**GIVEN REQUEST**
Reproduce the listing verbatim.

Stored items
──────

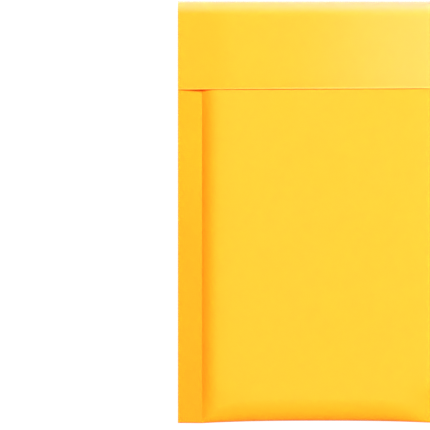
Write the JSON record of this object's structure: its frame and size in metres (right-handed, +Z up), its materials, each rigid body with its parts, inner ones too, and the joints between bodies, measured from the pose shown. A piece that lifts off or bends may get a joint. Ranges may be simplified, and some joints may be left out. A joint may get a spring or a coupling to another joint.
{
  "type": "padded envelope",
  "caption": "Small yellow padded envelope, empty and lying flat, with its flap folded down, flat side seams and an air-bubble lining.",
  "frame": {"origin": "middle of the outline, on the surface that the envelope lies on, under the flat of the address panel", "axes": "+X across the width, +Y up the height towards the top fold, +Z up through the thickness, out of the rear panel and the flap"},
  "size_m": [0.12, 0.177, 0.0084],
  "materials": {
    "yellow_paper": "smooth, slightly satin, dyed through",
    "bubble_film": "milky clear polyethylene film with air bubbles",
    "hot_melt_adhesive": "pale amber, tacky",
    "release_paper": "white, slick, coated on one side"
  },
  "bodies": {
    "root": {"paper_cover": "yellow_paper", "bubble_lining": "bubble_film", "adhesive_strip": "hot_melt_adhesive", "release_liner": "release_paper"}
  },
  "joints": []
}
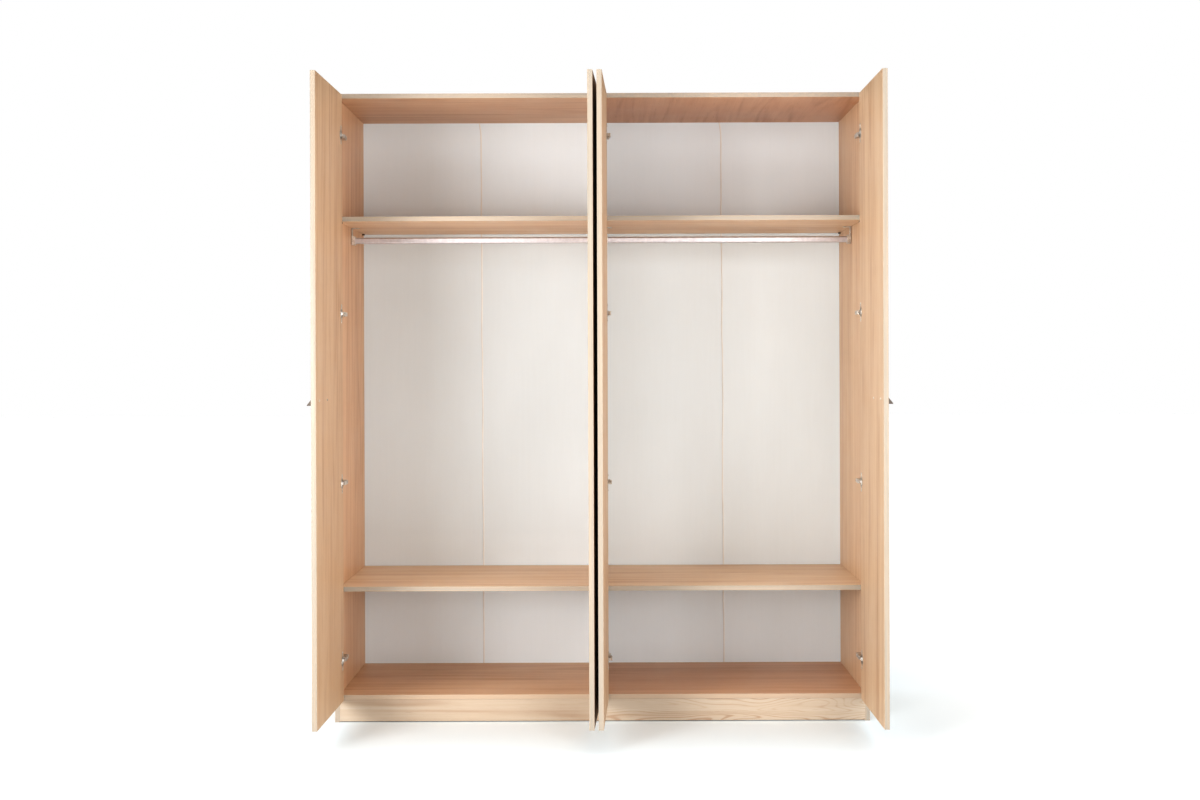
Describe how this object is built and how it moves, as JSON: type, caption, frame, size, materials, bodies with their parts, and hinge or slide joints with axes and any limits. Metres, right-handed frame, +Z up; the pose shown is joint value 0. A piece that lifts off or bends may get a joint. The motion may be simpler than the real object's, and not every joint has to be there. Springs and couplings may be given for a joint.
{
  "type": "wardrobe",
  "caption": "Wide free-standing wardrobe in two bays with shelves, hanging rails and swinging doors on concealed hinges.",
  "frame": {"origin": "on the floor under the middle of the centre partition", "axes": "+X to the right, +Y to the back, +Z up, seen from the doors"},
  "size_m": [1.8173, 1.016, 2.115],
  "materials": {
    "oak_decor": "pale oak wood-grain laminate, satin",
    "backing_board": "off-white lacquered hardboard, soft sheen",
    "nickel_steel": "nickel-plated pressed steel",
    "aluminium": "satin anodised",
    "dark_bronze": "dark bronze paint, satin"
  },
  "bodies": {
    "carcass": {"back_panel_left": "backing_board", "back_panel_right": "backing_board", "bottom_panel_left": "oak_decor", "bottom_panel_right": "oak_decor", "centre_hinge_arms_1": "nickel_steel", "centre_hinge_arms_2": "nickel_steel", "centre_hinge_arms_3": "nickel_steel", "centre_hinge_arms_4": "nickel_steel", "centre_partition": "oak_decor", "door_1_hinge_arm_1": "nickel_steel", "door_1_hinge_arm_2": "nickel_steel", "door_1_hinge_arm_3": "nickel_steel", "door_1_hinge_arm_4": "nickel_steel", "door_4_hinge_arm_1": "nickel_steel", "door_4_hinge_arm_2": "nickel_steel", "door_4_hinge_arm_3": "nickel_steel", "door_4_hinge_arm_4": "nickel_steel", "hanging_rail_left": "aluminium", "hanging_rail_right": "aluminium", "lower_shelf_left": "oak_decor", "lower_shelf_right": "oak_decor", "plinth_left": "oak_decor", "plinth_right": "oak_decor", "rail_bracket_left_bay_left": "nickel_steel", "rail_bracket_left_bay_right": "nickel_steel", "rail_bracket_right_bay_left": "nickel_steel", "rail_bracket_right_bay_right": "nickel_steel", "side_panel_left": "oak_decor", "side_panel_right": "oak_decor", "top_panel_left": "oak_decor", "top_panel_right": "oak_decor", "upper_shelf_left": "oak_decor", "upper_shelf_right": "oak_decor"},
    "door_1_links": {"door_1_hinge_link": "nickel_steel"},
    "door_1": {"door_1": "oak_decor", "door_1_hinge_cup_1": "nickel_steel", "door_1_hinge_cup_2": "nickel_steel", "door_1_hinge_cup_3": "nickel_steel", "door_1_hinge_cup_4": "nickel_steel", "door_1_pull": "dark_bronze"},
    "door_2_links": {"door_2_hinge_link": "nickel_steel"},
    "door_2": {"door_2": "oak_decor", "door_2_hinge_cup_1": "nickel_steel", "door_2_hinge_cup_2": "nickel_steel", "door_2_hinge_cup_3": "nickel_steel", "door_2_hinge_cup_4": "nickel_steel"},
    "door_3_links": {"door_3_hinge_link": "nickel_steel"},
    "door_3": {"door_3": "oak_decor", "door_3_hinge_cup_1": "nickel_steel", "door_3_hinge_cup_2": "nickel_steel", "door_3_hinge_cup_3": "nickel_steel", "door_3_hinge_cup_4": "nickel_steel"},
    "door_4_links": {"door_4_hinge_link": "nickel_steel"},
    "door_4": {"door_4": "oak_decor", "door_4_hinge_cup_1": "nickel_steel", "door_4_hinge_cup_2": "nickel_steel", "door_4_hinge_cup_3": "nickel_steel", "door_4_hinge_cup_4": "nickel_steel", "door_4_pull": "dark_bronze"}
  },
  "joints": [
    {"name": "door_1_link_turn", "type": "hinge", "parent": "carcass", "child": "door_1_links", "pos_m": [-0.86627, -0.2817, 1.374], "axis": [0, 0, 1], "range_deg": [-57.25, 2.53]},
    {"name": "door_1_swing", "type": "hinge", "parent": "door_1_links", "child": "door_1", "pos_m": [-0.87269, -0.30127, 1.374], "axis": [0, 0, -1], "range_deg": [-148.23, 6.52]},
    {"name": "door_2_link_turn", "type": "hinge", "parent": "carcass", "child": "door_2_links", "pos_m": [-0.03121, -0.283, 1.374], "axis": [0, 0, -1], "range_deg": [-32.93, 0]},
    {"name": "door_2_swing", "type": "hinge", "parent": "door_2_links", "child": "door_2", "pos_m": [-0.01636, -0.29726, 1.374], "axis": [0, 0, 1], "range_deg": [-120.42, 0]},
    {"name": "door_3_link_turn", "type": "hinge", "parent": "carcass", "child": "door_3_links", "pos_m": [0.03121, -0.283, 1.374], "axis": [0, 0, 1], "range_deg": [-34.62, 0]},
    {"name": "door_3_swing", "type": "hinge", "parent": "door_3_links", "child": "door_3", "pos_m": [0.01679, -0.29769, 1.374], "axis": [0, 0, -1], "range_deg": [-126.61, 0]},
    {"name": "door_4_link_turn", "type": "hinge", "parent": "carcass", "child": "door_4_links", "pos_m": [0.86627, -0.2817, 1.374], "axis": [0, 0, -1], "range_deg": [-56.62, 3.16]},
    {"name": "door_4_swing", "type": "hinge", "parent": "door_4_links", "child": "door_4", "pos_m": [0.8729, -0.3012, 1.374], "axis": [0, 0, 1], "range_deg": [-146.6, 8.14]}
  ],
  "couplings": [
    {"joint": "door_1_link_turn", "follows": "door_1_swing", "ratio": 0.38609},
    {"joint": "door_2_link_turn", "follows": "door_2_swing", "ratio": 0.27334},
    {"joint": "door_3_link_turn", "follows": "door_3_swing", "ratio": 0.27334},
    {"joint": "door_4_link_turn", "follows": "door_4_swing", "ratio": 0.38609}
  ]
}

──────

**FINAL ANSWER**
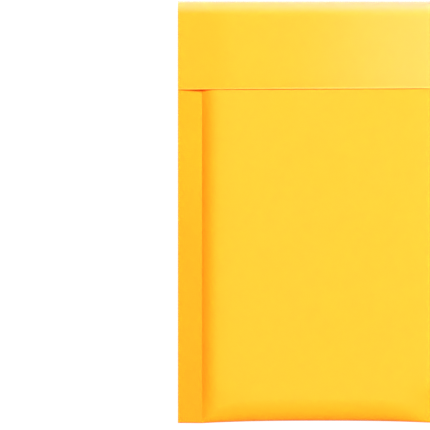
Write the JSON record of this object's structure: its frame and size in metres (right-handed, +Z up), its materials, each rigid body with its parts, inner ones too, and the joints between bodies, measured from the pose shown. A piece that lifts off or bends may get a joint. Ranges may be simplified, and some joints may be left out. A joint may get a spring or a coupling to another joint.
{
  "type": "padded envelope",
  "caption": "Small yellow padded envelope, empty and lying flat, with its flap folded down, flat side seams and an air-bubble lining.",
  "frame": {"origin": "middle of the outline, on the surface that the envelope lies on, under the flat of the address panel", "axes": "+X across the width, +Y up the height towards the top fold, +Z up through the thickness, out of the rear panel and the flap"},
  "size_m": [0.12, 0.177, 0.0084],
  "materials": {
    "yellow_paper": "smooth, slightly satin, dyed through",
    "bubble_film": "milky clear polyethylene film with air bubbles",
    "hot_melt_adhesive": "pale amber, tacky",
    "release_paper": "white, slick, coated on one side"
  },
  "bodies": {
    "root": {"paper_cover": "yellow_paper", "bubble_lining": "bubble_film", "adhesive_strip": "hot_melt_adhesive", "release_liner": "release_paper"}
  },
  "joints": []
}
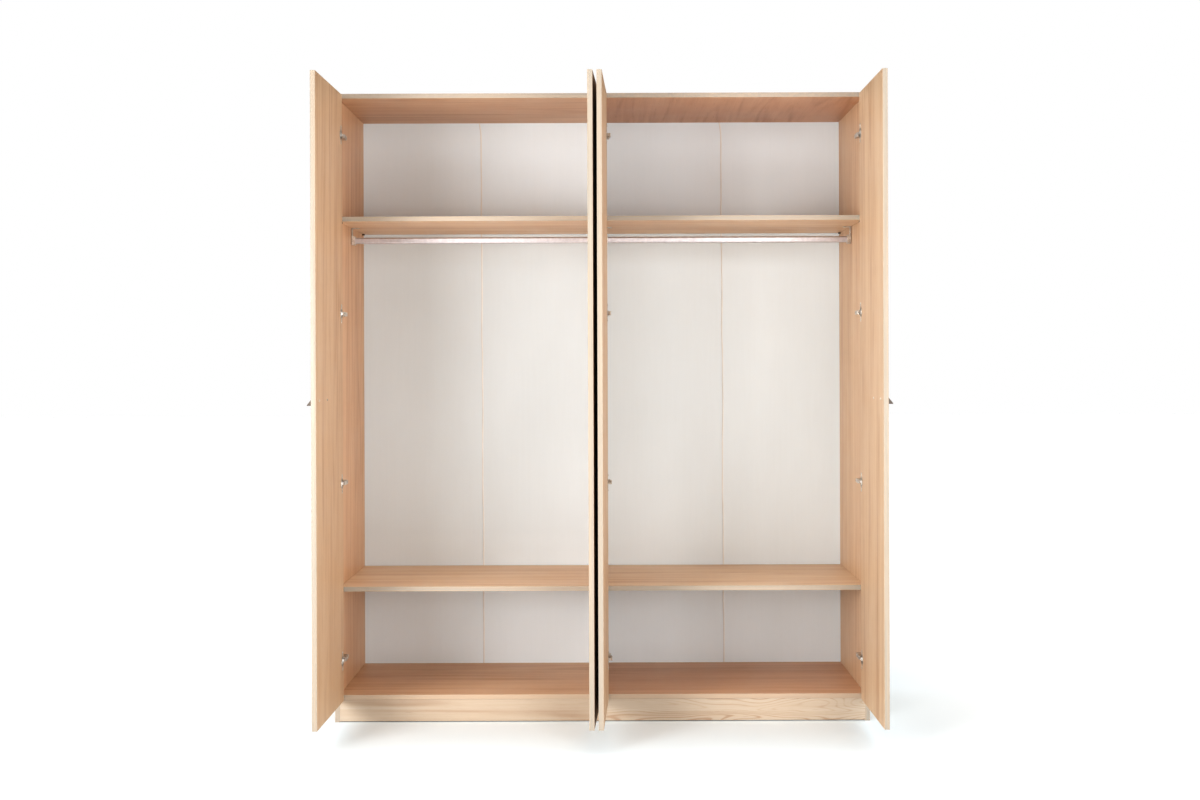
Describe how this object is built and how it moves, as JSON: type, caption, frame, size, materials, bodies with their parts, and hinge or slide joints with axes and any limits. Metres, right-handed frame, +Z up; the pose shown is joint value 0. A piece that lifts off or bends may get a joint. The motion may be simpler than the real object's, and not every joint has to be there. Springs and couplings may be given for a joint.
{
  "type": "wardrobe",
  "caption": "Wide free-standing wardrobe in two bays with shelves, hanging rails and swinging doors on concealed hinges.",
  "frame": {"origin": "on the floor under the middle of the centre partition", "axes": "+X to the right, +Y to the back, +Z up, seen from the doors"},
  "size_m": [1.8173, 1.016, 2.115],
  "materials": {
    "oak_decor": "pale oak wood-grain laminate, satin",
    "backing_board": "off-white lacquered hardboard, soft sheen",
    "nickel_steel": "nickel-plated pressed steel",
    "aluminium": "satin anodised",
    "dark_bronze": "dark bronze paint, satin"
  },
  "bodies": {
    "carcass": {"back_panel_left": "backing_board", "back_panel_right": "backing_board", "bottom_panel_left": "oak_decor", "bottom_panel_right": "oak_decor", "centre_hinge_arms_1": "nickel_steel", "centre_hinge_arms_2": "nickel_steel", "centre_hinge_arms_3": "nickel_steel", "centre_hinge_arms_4": "nickel_steel", "centre_partition": "oak_decor", "door_1_hinge_arm_1": "nickel_steel", "door_1_hinge_arm_2": "nickel_steel", "door_1_hinge_arm_3": "nickel_steel", "door_1_hinge_arm_4": "nickel_steel", "door_4_hinge_arm_1": "nickel_steel", "door_4_hinge_arm_2": "nickel_steel", "door_4_hinge_arm_3": "nickel_steel", "door_4_hinge_arm_4": "nickel_steel", "hanging_rail_left": "aluminium", "hanging_rail_right": "aluminium", "lower_shelf_left": "oak_decor", "lower_shelf_right": "oak_decor", "plinth_left": "oak_decor", "plinth_right": "oak_decor", "rail_bracket_left_bay_left": "nickel_steel", "rail_bracket_left_bay_right": "nickel_steel", "rail_bracket_right_bay_left": "nickel_steel", "rail_bracket_right_bay_right": "nickel_steel", "side_panel_left": "oak_decor", "side_panel_right": "oak_decor", "top_panel_left": "oak_decor", "top_panel_right": "oak_decor", "upper_shelf_left": "oak_decor", "upper_shelf_right": "oak_decor"},
    "door_1_links": {"door_1_hinge_link": "nickel_steel"},
    "door_1": {"door_1": "oak_decor", "door_1_hinge_cup_1": "nickel_steel", "door_1_hinge_cup_2": "nickel_steel", "door_1_hinge_cup_3": "nickel_steel", "door_1_hinge_cup_4": "nickel_steel", "door_1_pull": "dark_bronze"},
    "door_2_links": {"door_2_hinge_link": "nickel_steel"},
    "door_2": {"door_2": "oak_decor", "door_2_hinge_cup_1": "nickel_steel", "door_2_hinge_cup_2": "nickel_steel", "door_2_hinge_cup_3": "nickel_steel", "door_2_hinge_cup_4": "nickel_steel"},
    "door_3_links": {"door_3_hinge_link": "nickel_steel"},
    "door_3": {"door_3": "oak_decor", "door_3_hinge_cup_1": "nickel_steel", "door_3_hinge_cup_2": "nickel_steel", "door_3_hinge_cup_3": "nickel_steel", "door_3_hinge_cup_4": "nickel_steel"},
    "door_4_links": {"door_4_hinge_link": "nickel_steel"},
    "door_4": {"door_4": "oak_decor", "door_4_hinge_cup_1": "nickel_steel", "door_4_hinge_cup_2": "nickel_steel", "door_4_hinge_cup_3": "nickel_steel", "door_4_hinge_cup_4": "nickel_steel", "door_4_pull": "dark_bronze"}
  },
  "joints": [
    {"name": "door_1_link_turn", "type": "hinge", "parent": "carcass", "child": "door_1_links", "pos_m": [-0.86627, -0.2817, 1.374], "axis": [0, 0, 1], "range_deg": [-57.25, 2.53]},
    {"name": "door_1_swing", "type": "hinge", "parent": "door_1_links", "child": "door_1", "pos_m": [-0.87269, -0.30127, 1.374], "axis": [0, 0, -1], "range_deg": [-148.23, 6.52]},
    {"name": "door_2_link_turn", "type": "hinge", "parent": "carcass", "child": "door_2_links", "pos_m": [-0.03121, -0.283, 1.374], "axis": [0, 0, -1], "range_deg": [-32.93, 0]},
    {"name": "door_2_swing", "type": "hinge", "parent": "door_2_links", "child": "door_2", "pos_m": [-0.01636, -0.29726, 1.374], "axis": [0, 0, 1], "range_deg": [-120.42, 0]},
    {"name": "door_3_link_turn", "type": "hinge", "parent": "carcass", "child": "door_3_links", "pos_m": [0.03121, -0.283, 1.374], "axis": [0, 0, 1], "range_deg": [-34.62, 0]},
    {"name": "door_3_swing", "type": "hinge", "parent": "door_3_links", "child": "door_3", "pos_m": [0.01679, -0.29769, 1.374], "axis": [0, 0, -1], "range_deg": [-126.61, 0]},
    {"name": "door_4_link_turn", "type": "hinge", "parent": "carcass", "child": "door_4_links", "pos_m": [0.86627, -0.2817, 1.374], "axis": [0, 0, -1], "range_deg": [-56.62, 3.16]},
    {"name": "door_4_swing", "type": "hinge", "parent": "door_4_links", "child": "door_4", "pos_m": [0.8729, -0.3012, 1.374], "axis": [0, 0, 1], "range_deg": [-146.6, 8.14]}
  ],
  "couplings": [
    {"joint": "door_1_link_turn", "follows": "door_1_swing", "ratio": 0.38609},
    {"joint": "door_2_link_turn", "follows": "door_2_swing", "ratio": 0.27334},
    {"joint": "door_3_link_turn", "follows": "door_3_swing", "ratio": 0.27334},
    {"joint": "door_4_link_turn", "follows": "door_4_swing", "ratio": 0.38609}
  ]
}